Copy the listing below line for line, starting at its first line and ending with the line that has "REAR_Z = 24.0 * MM" in it. Add nothing.

※

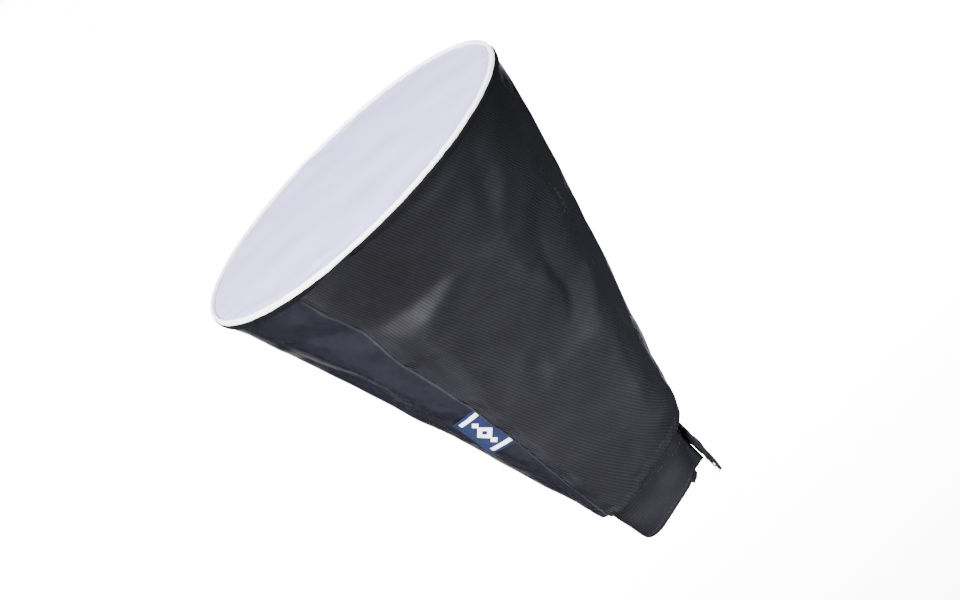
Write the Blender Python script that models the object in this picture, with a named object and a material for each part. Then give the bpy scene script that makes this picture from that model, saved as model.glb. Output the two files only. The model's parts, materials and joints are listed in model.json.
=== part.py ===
"""Soft conical snoot for a shoe-mount flash, in metres.

The frame's origin is the centre of the cuff's rear opening, where the flash head goes in. +Z is the way the light
leaves, +Y is the flash head's top and +X is one of its sides. A padded black wall is wrapped into a cone and closed
along its side by a hook-and-loop flap. A white diffuser cap is pulled over the mouth, and a cuff with a
hook-and-loop tail grips the flash head.
"""

import math

import bmesh
import bpy
from mathutils import Vector

MM = 0.001

# Driving sizes of the cone
MOUTH_RADIUS = 98.0 * MM  # outer fabric, at the mouth
MOUTH_Z = 247.0 * MM
REAR_WIDTH = 90.0 * MM  # outer fabric, at the rear edge
REAR_HEIGHT = 68.0 * MM
REAR_CORNER = 20.0 * MM
REAR_Z = 24.0 * MM

# Layers of the wall, from the outside in
GAP = 0.3 * MM  # left between pieces that touch
OUTER_CLOTH = 0.8 * MM
FOAM = 2.0 * MM
LINING = 0.6 * MM
TAPE = 0.8 * MM
FOAM_OFFSET = -(OUTER_CLOTH + GAP)
LINING_OFFSET = FOAM_OFFSET - FOAM - GAP
WALL = OUTER_CLOTH + FOAM + LINING + 2 * GAP

# Stiff strip that keeps the mouth round
BONING_WIDTH = 10.0 * MM
BONING_THICKNESS = 1.2 * MM

# Side closure
HINGE_ANGLE = -10.0  # degrees round from +X, where the flap leaves the wall
SLIT_NEAR = -11.0
SLIT_FAR = -13.0
PANEL_SEAM = 257.5  # where the ribbed panel meets the smooth one, under the cone
FREE_ANGLE_REAR = -31.0  # the flap's free edge
FREE_ANGLE_MOUTH = -29.0
VELCRO = 1.0 * MM
FLAP_LIFT = 2 * VELCRO + 3 * GAP
FLAP_END_Z = 244.4 * MM

# Label
LABEL_LENGTH = 31.0 * MM
LABEL_DROP = 19.0 * MM
LABEL_Z = 101.5 * MM
LABEL_THICKNESS = 0.6 * MM

# Cuff
CUFF_WIDTH = 80.0 * MM
CUFF_HEIGHT_REAR = 48.0 * MM
CUFF_HEIGHT_FRONT = 58.4 * MM
CUFF_CORNER = 14.0 * MM
CUFF_CLOTH = 2.0 * MM
CUFF_FRONT_Z = 36.0 * MM
PAD_THICKNESS = 1.5 * MM
PAD_LENGTH = 18.0 * MM
PAD_START_Z = 3.0 * MM
CUFF_OPEN_FROM = 40.0  # degrees: the cuff band is open over the top between these
CUFF_OPEN_TO = 140.0

# Cuff closure, a stack of flat layers over the top, from the inside out
STRAP_CLOTH = 0.8 * MM
STRAP_VELCRO = 0.7 * MM
TONGUE_TOP_Y = 29.9 * MM
LOOP_TOP_Y = TONGUE_TOP_Y + GAP + STRAP_VELCRO
HOOK_TOP_Y = LOOP_TOP_Y + GAP + STRAP_VELCRO
TAIL_TOP_Y = HOOK_TOP_Y + GAP + STRAP_CLOTH
TAIL_HINGE_X = -26.0 * MM

# Diffuser cap
CAP_INNER_RADIUS = MOUTH_RADIUS + GAP + TAPE + GAP
CAP_OUTER_RADIUS = CAP_INNER_RADIUS + 2.5 * MM
CAP_REAR_Z = 245.0 * MM
CAP_FRONT_Z = 250.6 * MM
CAP_CLOTH = 0.8 * MM
CAP_CROWN = 4.0 * MM

ANGLE_STEP = 7.5  # degrees between the points round the cone
WALL_STATIONS = 4  # stretches along the cone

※

### Expected output:
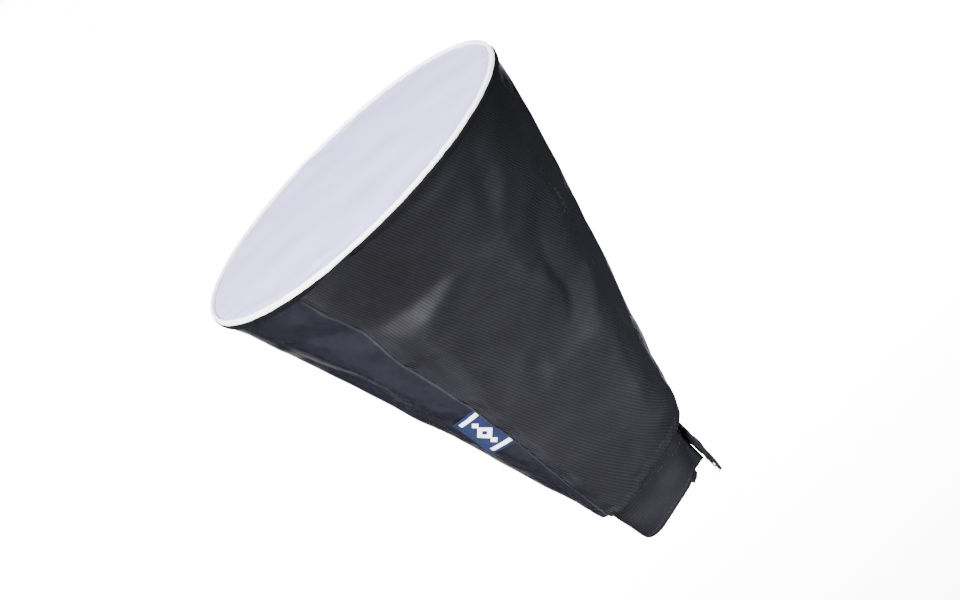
Write the Blender Python script that models the object in this picture, with a named object and a material for each part. Then give the bpy scene script that makes this picture from that model, saved as model.glb. Output the two files only. The model's parts, materials and joints are listed in model.json.
=== part.py ===
"""Soft conical snoot for a shoe-mount flash, in metres.

The frame's origin is the centre of the cuff's rear opening, where the flash head goes in. +Z is the way the light
leaves, +Y is the flash head's top and +X is one of its sides. A padded black wall is wrapped into a cone and closed
along its side by a hook-and-loop flap. A white diffuser cap is pulled over the mouth, and a cuff with a
hook-and-loop tail grips the flash head.
"""

import math

import bmesh
import bpy
from mathutils import Vector

MM = 0.001

# Driving sizes of the cone
MOUTH_RADIUS = 98.0 * MM  # outer fabric, at the mouth
MOUTH_Z = 247.0 * MM
REAR_WIDTH = 90.0 * MM  # outer fabric, at the rear edge
REAR_HEIGHT = 68.0 * MM
REAR_CORNER = 20.0 * MM
REAR_Z = 24.0 * MM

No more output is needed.